Every time you reboot the printer, close the browser tab first. Completely closed. Not minimized. Not in the background. Closed. Then reboot. Then reopen the browser after it's back up. This applies to the activation reboot, the firmware update reboots, and any other time you restart the printer while ZMOD is installed.

Phase 4: Update Everything

Once you're in the web interface, go to Settings, then Firmware Updates. Check for updates and install everything it finds. ZMOD maintains its own update channel and the version that installs from the USB may not be the current release.

While you're in there, set your language. In the console, type LANG LANG=en if the interface defaulted to something else. Then go through the configuration screens, click Ok or Reboot when prompted, and let it finish its initial setup.

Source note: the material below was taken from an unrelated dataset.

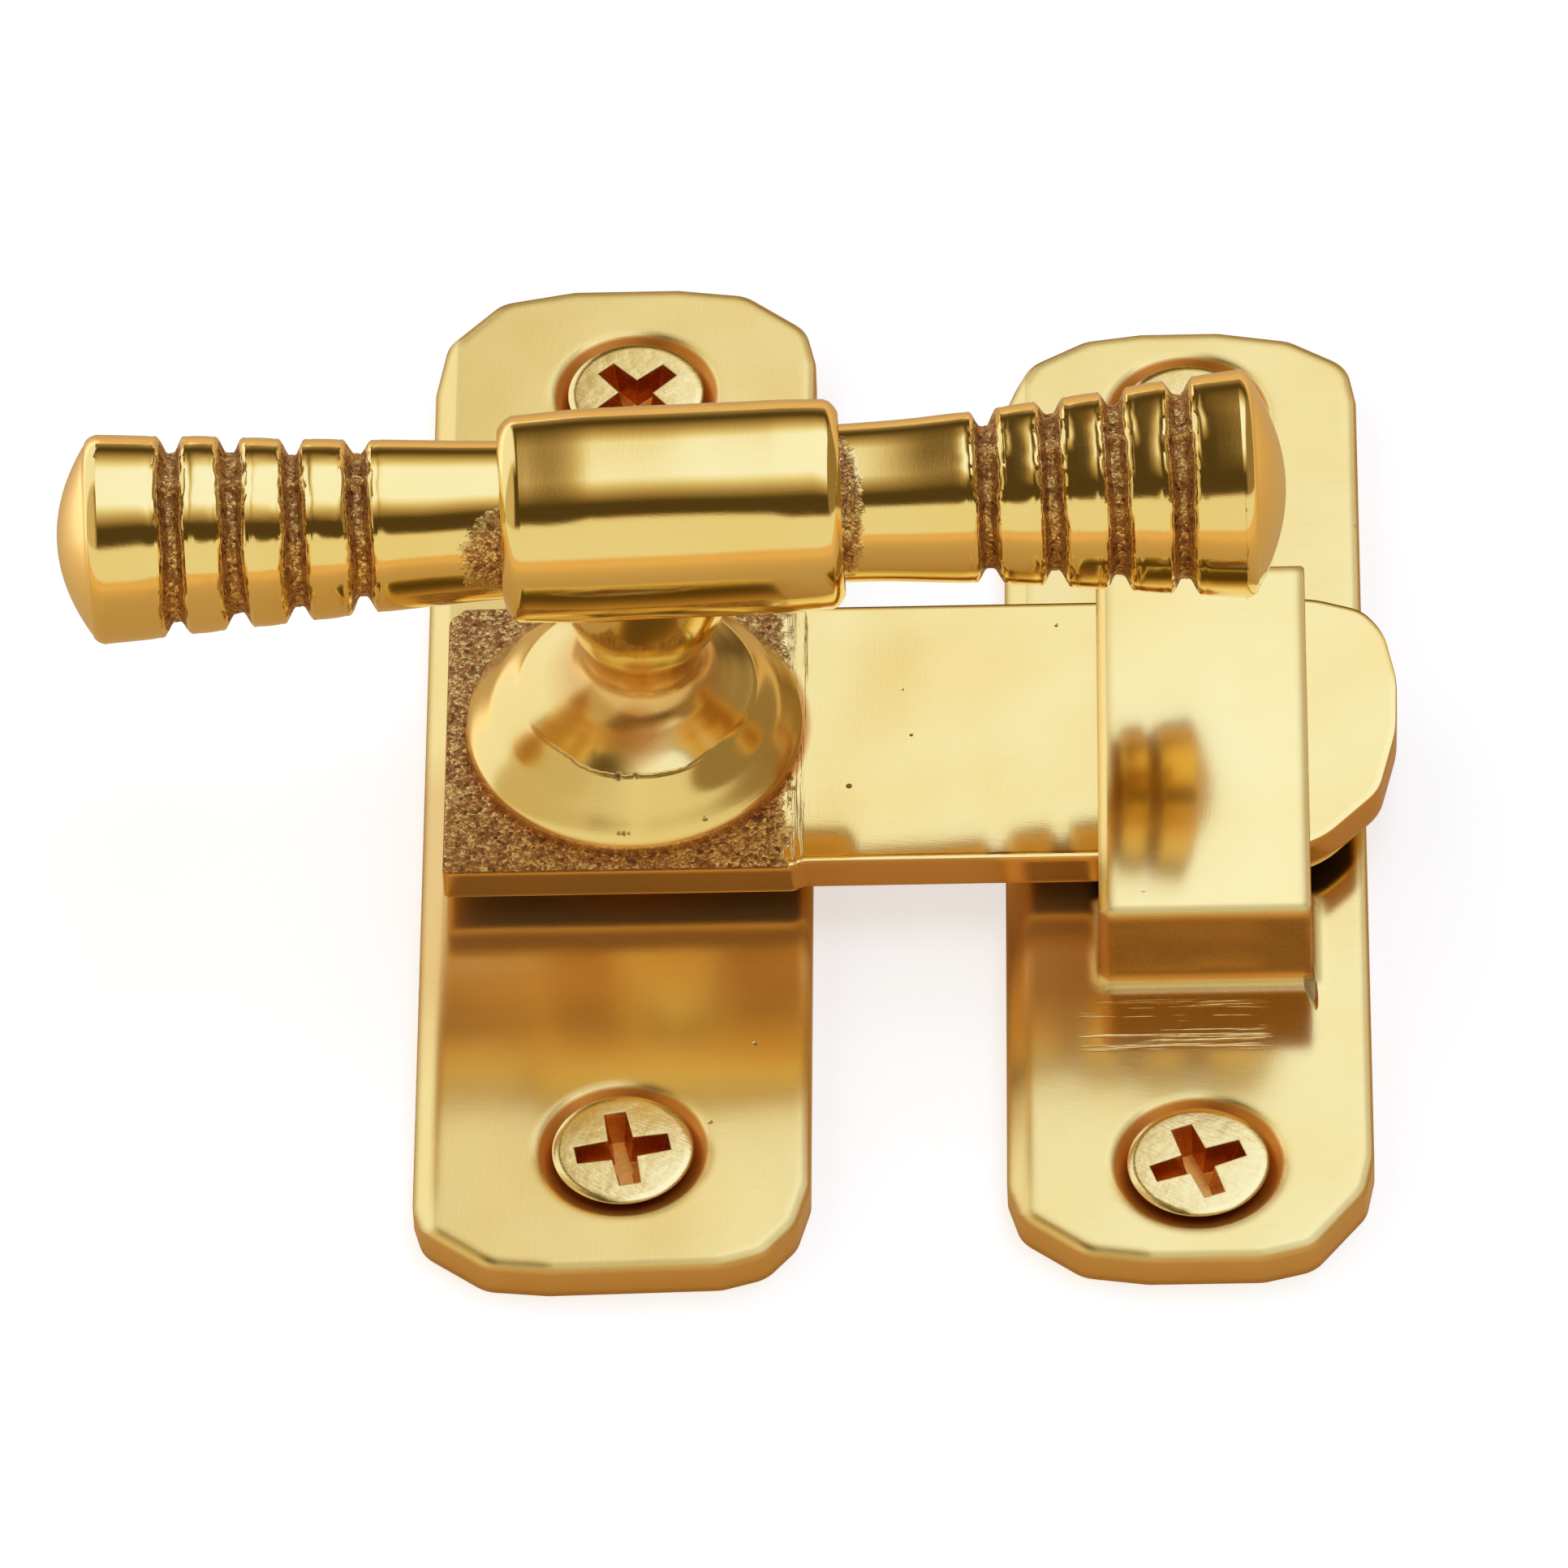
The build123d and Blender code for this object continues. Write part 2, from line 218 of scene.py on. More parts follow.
class Nodes:
    """Adds nodes to one node tree."""

    def __init__(self, tree):
        self.tree = tree
        tree.nodes.clear()

    def node(self, kind, settings=None, sockets=None, output=0):
        """A node of a kind, its settings first and then its sockets; returns one of its outputs."""
        node = self.tree.nodes.new(kind)
        for setting, value in (settings or {}).items():
            if setting == "stops":
                ramp = node.color_ramp.elements
                while len(ramp) < len(value):
                    ramp.new(0.5)
                for stop, (place, colour) in zip(ramp, value):
                    stop.position = place
                    stop.color = (*colour, 1.0)
            else:
                setattr(node, setting, value)
        for slot, value in (sockets or {}).items():
            if isinstance(value, Value):
                self.tree.links.new(value.socket, node.inputs[slot])
            else:
                node.inputs[slot].default_value = value
        return Value(self.tree, node.outputs[output]) if node.outputs else None

    def mix(self, share, first, second):
        """Two colours mixed by a share."""
        if not isinstance(first, Value):
            first = (*first, 1.0)
        if not isinstance(second, Value):
            second = (*second, 1.0)
        return self.node("ShaderNodeMix", {"data_type": "RGBA"}, {0: share, 6: first, 7: second}, output=2)

    def scaled(self, vector, factors):
        """A vector with each part multiplied by its own factor."""
        return self.node("ShaderNodeVectorMath", {"operation": "MULTIPLY"}, {0: vector, 1: factors})

    def grain(self, place, scale, detail=2.0, roughness=0.5):
        """Noise from 0 to 1; its scale is in repeats a millimetre."""
        sockets = {"Vector": place, "Scale": scale, "Detail": detail, "Roughness": roughness}
        return self.node("ShaderNodeTexNoise", {"noise_dimensions": "3D"}, sockets)


class Brass(Nodes):
    """A brass finish: where the point is, in millimetres, and the parts that every finish shares."""

    def __init__(self, name):
        self.material = bpy.data.materials.new(name)
        self.material.use_nodes = True
        super().__init__(self.material.node_tree)
        where = self.node("ShaderNodeTexCoord", output="Object")
        self.place = self.node("ShaderNodeVectorMath", {"operation": "SCALE"}, {0: where, "Scale": 1 / MM})
        self.x = self.node("ShaderNodeSeparateXYZ", sockets={0: self.place}, output="X")
        self.y = self.node("ShaderNodeSeparateXYZ", sockets={0: self.place}, output="Y")
        self.z = self.node("ShaderNodeSeparateXYZ", sockets={0: self.place}, output="Z")
        facing = self.node("ShaderNodeTexCoord", output="Normal")
        self.facing_up = self.node("ShaderNodeSeparateXYZ", sockets={0: facing}, output="Z")

    def around(self, x, y):
        """Distance from an upright axis at x, y."""
        return ((self.x - x) * (self.x - x) + (self.y - y) * (self.y - y)) ** 0.5

    def scratches(self, turn, length=1.2, fineness=9.0):
        """Fine parallel lines that lie at an angle across the face."""
        sockets = {"Vector": self.place, "Angle": radians(turn)}
        turned = self.node("ShaderNodeVectorRotate", {"rotation_type": "Z_AXIS"}, sockets)
        stretched = self.scaled(turned, (1 / length, fineness, fineness))
        return self.grain(stretched, 1.0, detail=3.0, roughness=0.6)

    def pits(self, scale, size):
        """Scattered small pits, 1 in their middles."""
        sockets = {"Vector": self.place, "Scale": scale, "Randomness": 1.0}
        distance = self.node("ShaderNodeTexVoronoi", {"feature": "F1"}, sockets)
        spread = self.grain(self.place, scale * 0.37, detail=1.0)
        return distance.rises(size, size * 0.35) * spread.rises(0.56, 0.66)

    def sand(self, scale):
        """Grains of moulding sand: a height for each point, and one number for each grain."""
        sockets = {"Vector": self.place, "Scale": scale, "Randomness": 1.0}
        height = 1 - self.node("ShaderNodeTexVoronoi", {"feature": "F1"}, sockets)
        number = self.node("ShaderNodeTexVoronoi", {"feature": "F1"}, sockets, "Color")
        return height, self.node("ShaderNodeSeparateXYZ", sockets={0: number}, output="X")

    def spots(self, places):
        """1 inside small round marks, each given by its place and its radius."""
        found = 0.0
        for *place, radius in places:
            sockets = {0: self.place, 1: place}
            away = self.node("ShaderNodeVectorMath", {"operation": "DISTANCE"}, sockets, "Value")
            found = away.rises(radius, radius * 0.4).most(found)
        return found

    def soft_edges(self, radius):
        """The surface's normal, rounded within a radius of each edge."""
        return self.node("ShaderNodeBevel", {"samples": 4}, {"Radius": radius * MM})

    def tilted(self, normal, lean_x, lean_y):
        """A normal, leant a little to the right and to the back."""
        lean = self.node("ShaderNodeCombineXYZ", sockets={"X": lean_x, "Y": lean_y})
        total = self.node("ShaderNodeVectorMath", {"operation": "ADD"}, {0: normal, 1: lean})
        return self.node("ShaderNodeVectorMath", {"operation": "NORMALIZE"}, {0: total})

    def finish(self, colour, roughness, relief, metallic=1.0, depth=0.05, normal=None):
        """Ends the material. Relief is a height as a share of depth, which is in millimetres."""
        sockets = {"Strength": 1.0, "Distance": depth * MM, "Height": relief}
        if normal:
            sockets["Normal"] = normal
        bump = self.node("ShaderNodeBump", {}, sockets, "Normal")
        sockets = {"Base Color": colour, "Roughness": roughness, "Metallic": metallic, "Normal": bump}
        shader = self.node("ShaderNodeBsdfPrincipled", {}, sockets)
        self.node("ShaderNodeOutputMaterial", {}, {"Surface": shader})
        return self.material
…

Optional: Recalibrate XY Offset

If your print head positioning is off after the install, the ZMOD wiki includes a calibration utility. Download Set.XY.Offset.zip, unzip it to the USB root, and run it the same way as everything else: printer off, USB in, power on. The calibration interface walks you through resetting the XY offset manually.

Mine didn't need it. Yours might.

What You Have Now

SSH access. A web interface. Direct Klipper configuration. The ability to actually see what the printer is doing and change it without waiting on a firmware update from a manufacturer's schedule.

The Flashforge warranty is gone. I've had this printer for less than a week and I have no regrets. If it's going to live on my bench and print my parts, I want to understand what it's doing. Stock firmware is fine right up until it isn't, and by then you're at the mercy of someone else's roadmap.

ZMOD puts the control back where it belongs.